Being interesting on paper and not writing with the proverbial “stick-up-the-arse”
I’m not saying that it’s not important to think about branding or who your audience is. I took the course “Unf*ckwithable Boss” and I now fully understand that selling is all about the copy – the words. It helps if people understand what your brand stands for so they can determine if they want to be your super fans and declare their undying love for you and your brilliantness. At the same time, however, you do need to give yourself the chance and the time to find that voice and that niche.
Without questioning your every move.
Weighing your every word.
That’s just so heavy and tiring and pointless. Where’s the fun in that?
You are always changing, evolving, improving your voice
Start where you are with the imperfect words and the unclear niche and work your way further to the more advanced branding.
As Ash from the Middle Finger Project – only my most favourite website in the world – keeps telling us:
“Nothing’s that big of a deal. Nothing. […] Because here’s the thing about business: It’s always changing. And you are always changing. And you will always be tweaking things forevermore, anyway, so whatever you decide to do today, probably will be different next month. So that’s great news! That means that you can execute without all the anxiety around whether or not things are perfect. You’re going to change them later, anyway.”
Ash – The Middle Finger Project – #30 of “The 30 Commandments of Working for Yourself”.
Don’t take yourself too seriously, even when it’s serious business.
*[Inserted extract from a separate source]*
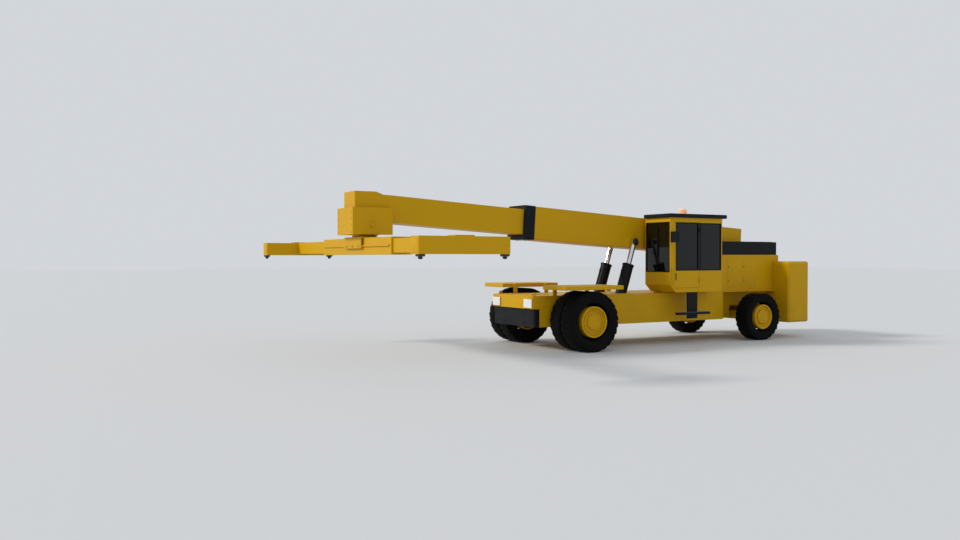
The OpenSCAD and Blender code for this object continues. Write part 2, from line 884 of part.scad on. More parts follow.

You might wonder why I write all these self-helpy type of advice columns. It’s mostly for myself, my own confidence training, to find my way in this sea of well-meant blogging advice. Although, I do hope that my musings help you too. It’s to remind myself that I should start doing, instead of looking at others for the answer.
In the end, nobody can tell you how. There isn’t a magic formula called “instant-witty-but-intelligent-voice-that-sells”. Or else I would be the first one in line to buy it.
You have to take the time. Make the mistakes. It’s not for nothing that the saying goes: practice makes perfect – at least until that next iteration.